What the task requires. The listing below contains a span that opens with the line containing "return piece" and closes with the line containing "for corner in". Return that span exactly.

Extracted information.
______
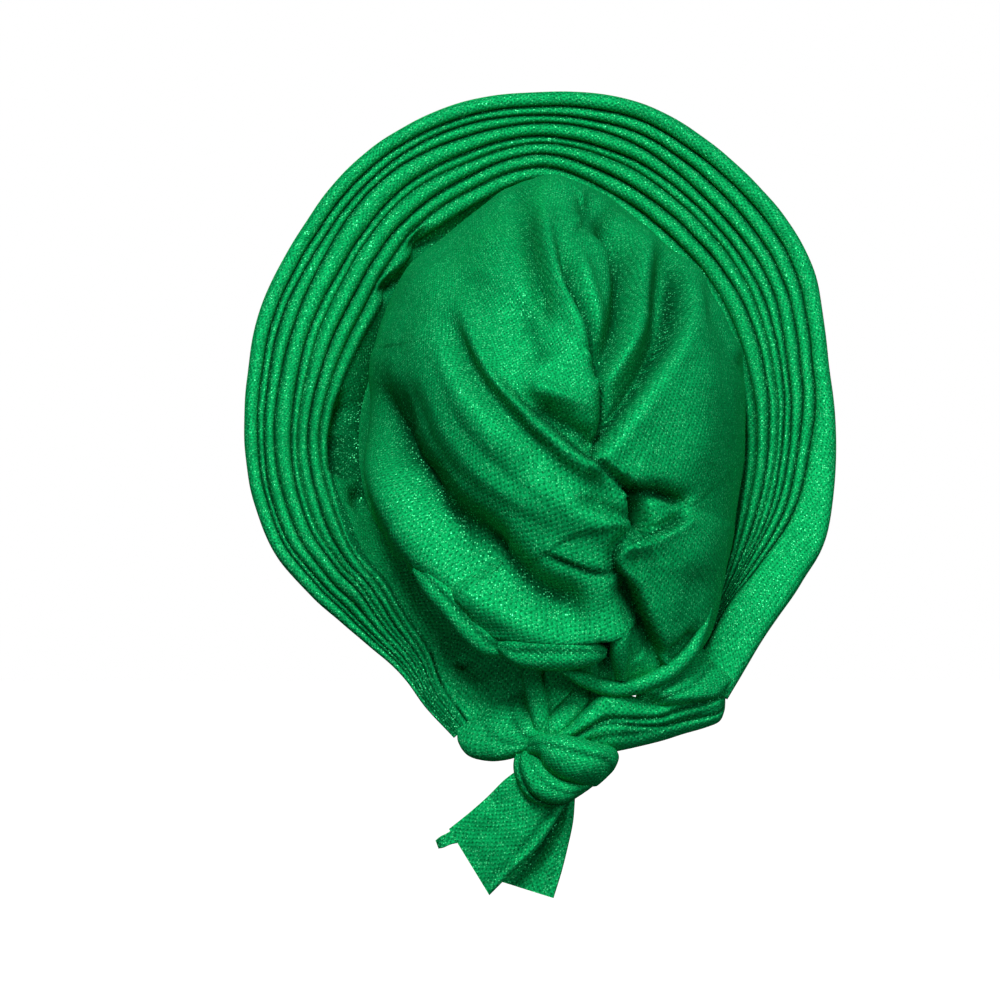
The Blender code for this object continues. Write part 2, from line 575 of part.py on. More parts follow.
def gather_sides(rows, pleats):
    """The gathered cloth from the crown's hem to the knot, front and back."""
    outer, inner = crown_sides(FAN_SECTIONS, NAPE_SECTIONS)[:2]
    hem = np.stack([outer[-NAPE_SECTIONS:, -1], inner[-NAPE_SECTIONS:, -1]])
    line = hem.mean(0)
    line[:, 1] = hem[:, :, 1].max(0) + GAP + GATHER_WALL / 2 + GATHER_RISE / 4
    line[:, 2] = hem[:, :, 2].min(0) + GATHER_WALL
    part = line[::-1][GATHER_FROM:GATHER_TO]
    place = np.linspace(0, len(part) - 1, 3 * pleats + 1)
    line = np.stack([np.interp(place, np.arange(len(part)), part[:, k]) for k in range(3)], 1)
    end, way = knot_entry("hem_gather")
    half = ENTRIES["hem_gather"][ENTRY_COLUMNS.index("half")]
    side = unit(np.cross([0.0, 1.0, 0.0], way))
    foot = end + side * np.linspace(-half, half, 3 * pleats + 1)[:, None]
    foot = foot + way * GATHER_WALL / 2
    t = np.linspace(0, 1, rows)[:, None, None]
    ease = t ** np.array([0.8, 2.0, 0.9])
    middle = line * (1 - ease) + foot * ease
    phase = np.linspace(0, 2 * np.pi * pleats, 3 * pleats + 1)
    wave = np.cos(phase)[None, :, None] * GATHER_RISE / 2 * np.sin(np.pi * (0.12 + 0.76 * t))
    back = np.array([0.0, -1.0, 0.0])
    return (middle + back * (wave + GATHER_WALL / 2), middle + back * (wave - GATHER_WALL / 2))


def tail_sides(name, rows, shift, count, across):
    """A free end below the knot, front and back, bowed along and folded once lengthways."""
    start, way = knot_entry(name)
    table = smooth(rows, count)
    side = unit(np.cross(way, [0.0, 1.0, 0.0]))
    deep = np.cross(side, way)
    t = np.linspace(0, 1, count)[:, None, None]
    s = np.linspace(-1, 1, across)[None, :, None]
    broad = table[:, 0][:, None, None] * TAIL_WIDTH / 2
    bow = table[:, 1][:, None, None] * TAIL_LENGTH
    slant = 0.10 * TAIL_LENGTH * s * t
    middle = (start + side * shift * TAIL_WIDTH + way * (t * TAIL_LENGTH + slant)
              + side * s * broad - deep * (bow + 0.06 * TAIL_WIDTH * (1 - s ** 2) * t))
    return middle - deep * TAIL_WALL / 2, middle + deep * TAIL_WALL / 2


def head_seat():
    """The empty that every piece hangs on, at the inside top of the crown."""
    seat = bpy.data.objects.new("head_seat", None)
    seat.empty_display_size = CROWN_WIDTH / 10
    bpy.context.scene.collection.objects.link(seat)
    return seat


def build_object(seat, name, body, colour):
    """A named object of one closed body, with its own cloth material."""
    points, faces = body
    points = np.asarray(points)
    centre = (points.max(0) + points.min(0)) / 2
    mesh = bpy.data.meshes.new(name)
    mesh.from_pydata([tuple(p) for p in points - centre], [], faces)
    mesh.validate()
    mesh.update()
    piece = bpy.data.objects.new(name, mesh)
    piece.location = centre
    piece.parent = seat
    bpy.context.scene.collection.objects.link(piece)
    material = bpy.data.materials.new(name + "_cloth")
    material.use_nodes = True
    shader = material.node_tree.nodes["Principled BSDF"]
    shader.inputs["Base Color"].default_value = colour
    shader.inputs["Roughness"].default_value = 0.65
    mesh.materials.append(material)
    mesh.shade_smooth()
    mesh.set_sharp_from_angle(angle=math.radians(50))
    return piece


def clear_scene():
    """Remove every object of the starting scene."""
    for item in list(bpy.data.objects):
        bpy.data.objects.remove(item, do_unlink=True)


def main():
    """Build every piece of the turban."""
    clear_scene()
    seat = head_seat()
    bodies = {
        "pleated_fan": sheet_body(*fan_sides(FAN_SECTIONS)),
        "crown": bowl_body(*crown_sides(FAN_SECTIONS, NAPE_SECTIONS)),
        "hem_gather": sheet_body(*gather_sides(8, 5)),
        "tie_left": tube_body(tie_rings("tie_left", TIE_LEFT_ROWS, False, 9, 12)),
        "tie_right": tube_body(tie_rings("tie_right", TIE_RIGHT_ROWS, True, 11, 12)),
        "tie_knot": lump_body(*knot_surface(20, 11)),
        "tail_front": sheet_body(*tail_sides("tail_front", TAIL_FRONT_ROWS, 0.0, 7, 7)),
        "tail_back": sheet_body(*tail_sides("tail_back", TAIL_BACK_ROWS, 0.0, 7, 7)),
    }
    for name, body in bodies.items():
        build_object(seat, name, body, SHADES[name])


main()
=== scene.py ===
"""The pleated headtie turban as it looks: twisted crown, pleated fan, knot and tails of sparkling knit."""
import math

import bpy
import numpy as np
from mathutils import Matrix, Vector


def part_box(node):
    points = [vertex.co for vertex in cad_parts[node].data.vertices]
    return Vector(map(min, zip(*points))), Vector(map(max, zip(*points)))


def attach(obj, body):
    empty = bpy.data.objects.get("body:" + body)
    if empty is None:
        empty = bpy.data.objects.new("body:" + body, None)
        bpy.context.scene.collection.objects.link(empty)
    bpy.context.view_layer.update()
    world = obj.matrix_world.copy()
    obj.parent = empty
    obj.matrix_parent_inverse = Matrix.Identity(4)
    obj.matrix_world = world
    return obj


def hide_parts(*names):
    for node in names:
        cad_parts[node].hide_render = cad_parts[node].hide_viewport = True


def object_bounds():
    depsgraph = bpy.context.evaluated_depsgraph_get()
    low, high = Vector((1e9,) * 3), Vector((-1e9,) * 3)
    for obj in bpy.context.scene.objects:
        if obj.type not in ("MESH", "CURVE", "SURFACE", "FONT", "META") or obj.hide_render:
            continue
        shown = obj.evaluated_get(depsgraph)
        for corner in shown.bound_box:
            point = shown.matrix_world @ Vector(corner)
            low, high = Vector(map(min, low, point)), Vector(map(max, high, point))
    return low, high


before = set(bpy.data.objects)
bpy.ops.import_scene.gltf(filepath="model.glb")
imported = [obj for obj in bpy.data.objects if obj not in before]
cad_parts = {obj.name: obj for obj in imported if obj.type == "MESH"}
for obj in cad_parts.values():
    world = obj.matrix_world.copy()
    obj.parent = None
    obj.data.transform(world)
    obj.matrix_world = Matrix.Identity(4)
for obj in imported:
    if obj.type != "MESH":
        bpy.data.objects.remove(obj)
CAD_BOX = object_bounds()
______
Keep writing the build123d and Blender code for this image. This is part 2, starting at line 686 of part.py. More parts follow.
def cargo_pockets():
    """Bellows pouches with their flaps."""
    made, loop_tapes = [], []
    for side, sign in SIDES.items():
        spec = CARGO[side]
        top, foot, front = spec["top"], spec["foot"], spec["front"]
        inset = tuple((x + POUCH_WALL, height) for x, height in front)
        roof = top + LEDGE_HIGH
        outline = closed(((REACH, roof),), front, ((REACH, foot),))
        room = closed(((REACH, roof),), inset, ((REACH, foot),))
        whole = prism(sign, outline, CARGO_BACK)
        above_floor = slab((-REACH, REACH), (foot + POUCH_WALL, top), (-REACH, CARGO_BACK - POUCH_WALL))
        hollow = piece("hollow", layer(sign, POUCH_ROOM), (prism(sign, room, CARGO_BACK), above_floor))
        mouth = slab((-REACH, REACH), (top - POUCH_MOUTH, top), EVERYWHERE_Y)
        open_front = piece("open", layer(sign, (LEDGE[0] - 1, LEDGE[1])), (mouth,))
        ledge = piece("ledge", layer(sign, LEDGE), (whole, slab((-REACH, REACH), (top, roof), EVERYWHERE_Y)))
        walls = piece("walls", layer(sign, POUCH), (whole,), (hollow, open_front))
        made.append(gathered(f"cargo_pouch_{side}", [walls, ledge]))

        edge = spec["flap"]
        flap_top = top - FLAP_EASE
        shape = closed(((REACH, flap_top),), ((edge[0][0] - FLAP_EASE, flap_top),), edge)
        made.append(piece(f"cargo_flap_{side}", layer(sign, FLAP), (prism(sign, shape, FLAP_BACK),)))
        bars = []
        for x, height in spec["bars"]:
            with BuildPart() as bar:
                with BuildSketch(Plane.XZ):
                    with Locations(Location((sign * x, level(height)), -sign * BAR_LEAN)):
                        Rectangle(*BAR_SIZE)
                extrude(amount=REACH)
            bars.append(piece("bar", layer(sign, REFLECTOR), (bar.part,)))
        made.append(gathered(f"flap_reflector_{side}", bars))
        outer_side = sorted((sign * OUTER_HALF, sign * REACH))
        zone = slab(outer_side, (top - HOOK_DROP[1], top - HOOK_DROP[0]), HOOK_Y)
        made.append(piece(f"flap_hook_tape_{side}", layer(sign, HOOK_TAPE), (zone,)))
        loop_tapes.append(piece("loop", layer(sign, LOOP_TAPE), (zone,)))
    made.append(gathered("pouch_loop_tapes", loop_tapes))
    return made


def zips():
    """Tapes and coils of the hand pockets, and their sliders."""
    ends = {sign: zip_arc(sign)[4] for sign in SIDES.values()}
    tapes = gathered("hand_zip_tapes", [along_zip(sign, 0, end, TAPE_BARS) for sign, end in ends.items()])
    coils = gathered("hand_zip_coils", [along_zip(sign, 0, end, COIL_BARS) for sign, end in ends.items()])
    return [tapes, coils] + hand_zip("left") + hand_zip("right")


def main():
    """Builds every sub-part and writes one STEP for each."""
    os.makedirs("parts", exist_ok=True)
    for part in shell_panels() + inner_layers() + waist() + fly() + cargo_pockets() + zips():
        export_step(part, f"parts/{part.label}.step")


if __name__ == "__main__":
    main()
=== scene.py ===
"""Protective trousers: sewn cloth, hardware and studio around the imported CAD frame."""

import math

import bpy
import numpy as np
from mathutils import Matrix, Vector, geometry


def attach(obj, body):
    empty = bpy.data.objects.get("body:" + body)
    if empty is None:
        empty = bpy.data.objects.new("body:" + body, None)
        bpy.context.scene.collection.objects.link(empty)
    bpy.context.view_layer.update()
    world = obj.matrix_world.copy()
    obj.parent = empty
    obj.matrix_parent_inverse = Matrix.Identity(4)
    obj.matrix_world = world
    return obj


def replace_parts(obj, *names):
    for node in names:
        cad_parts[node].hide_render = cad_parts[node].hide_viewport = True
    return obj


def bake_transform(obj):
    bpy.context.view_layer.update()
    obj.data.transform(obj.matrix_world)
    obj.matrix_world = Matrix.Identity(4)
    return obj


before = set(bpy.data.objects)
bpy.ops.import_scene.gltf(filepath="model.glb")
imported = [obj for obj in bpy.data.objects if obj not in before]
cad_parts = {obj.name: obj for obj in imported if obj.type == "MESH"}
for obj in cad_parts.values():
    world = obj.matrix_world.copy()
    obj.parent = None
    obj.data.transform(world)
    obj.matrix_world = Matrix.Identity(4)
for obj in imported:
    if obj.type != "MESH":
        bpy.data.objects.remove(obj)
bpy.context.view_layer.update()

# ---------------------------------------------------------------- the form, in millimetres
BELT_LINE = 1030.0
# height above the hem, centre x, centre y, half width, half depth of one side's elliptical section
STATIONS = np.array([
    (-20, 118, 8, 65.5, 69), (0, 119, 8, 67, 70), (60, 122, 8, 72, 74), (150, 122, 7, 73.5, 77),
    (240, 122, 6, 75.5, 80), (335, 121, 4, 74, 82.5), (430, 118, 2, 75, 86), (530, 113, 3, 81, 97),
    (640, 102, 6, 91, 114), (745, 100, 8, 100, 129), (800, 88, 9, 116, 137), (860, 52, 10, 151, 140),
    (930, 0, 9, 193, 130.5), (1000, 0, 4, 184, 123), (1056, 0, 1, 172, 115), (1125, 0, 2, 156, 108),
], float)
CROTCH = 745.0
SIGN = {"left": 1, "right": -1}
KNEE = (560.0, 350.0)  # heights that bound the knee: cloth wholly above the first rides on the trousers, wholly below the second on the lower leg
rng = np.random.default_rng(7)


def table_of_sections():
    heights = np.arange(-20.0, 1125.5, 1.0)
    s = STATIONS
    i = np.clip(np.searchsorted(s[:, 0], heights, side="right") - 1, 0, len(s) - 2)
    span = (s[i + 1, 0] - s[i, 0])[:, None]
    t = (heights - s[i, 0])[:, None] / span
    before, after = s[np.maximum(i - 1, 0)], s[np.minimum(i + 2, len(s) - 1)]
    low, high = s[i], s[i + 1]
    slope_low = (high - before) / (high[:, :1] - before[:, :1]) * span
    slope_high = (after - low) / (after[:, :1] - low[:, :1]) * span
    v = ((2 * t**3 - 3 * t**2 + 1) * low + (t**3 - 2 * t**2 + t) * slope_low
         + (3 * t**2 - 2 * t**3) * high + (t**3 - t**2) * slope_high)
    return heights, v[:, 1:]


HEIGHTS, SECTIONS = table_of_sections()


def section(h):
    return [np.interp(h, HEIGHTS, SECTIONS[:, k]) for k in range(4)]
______
Response to the task.
    return piece


def clear_scene():
    """Remove every object of the starting scene."""
    for item in list(bpy.data.objects):
        bpy.data.objects.remove(item, do_unlink=True)


def main():
    """Build every piece of the turban."""
    clear_scene()
    seat = head_seat()
    bodies = {
        "pleated_fan": sheet_body(*fan_sides(FAN_SECTIONS)),
        "crown": bowl_body(*crown_sides(FAN_SECTIONS, NAPE_SECTIONS)),
        "hem_gather": sheet_body(*gather_sides(8, 5)),
        "tie_left": tube_body(tie_rings("tie_left", TIE_LEFT_ROWS, False, 9, 12)),
        "tie_right": tube_body(tie_rings("tie_right", TIE_RIGHT_ROWS, True, 11, 12)),
        "tie_knot": lump_body(*knot_surface(20, 11)),
        "tail_front": sheet_body(*tail_sides("tail_front", TAIL_FRONT_ROWS, 0.0, 7, 7)),
        "tail_back": sheet_body(*tail_sides("tail_back", TAIL_BACK_ROWS, 0.0, 7, 7)),
    }
    for name, body in bodies.items():
        build_object(seat, name, body, SHADES[name])


main()
=== scene.py ===
"""The pleated headtie turban as it looks: twisted crown, pleated fan, knot and tails of sparkling knit."""
import math

import bpy
import numpy as np
from mathutils import Matrix, Vector


def part_box(node):
    points = [vertex.co for vertex in cad_parts[node].data.vertices]
    return Vector(map(min, zip(*points))), Vector(map(max, zip(*points)))


def attach(obj, body):
    empty = bpy.data.objects.get("body:" + body)
    if empty is None:
        empty = bpy.data.objects.new("body:" + body, None)
        bpy.context.scene.collection.objects.link(empty)
    bpy.context.view_layer.update()
    world = obj.matrix_world.copy()
    obj.parent = empty
    obj.matrix_parent_inverse = Matrix.Identity(4)
    obj.matrix_world = world
    return obj


def hide_parts(*names):
    for node in names:
        cad_parts[node].hide_render = cad_parts[node].hide_viewport = True


def object_bounds():
    depsgraph = bpy.context.evaluated_depsgraph_get()
    low, high = Vector((1e9,) * 3), Vector((-1e9,) * 3)
    for obj in bpy.context.scene.objects:
        if obj.type not in ("MESH", "CURVE", "SURFACE", "FONT", "META") or obj.hide_render:
            continue
        shown = obj.evaluated_get(depsgraph)
        for corner in shown.bound_box:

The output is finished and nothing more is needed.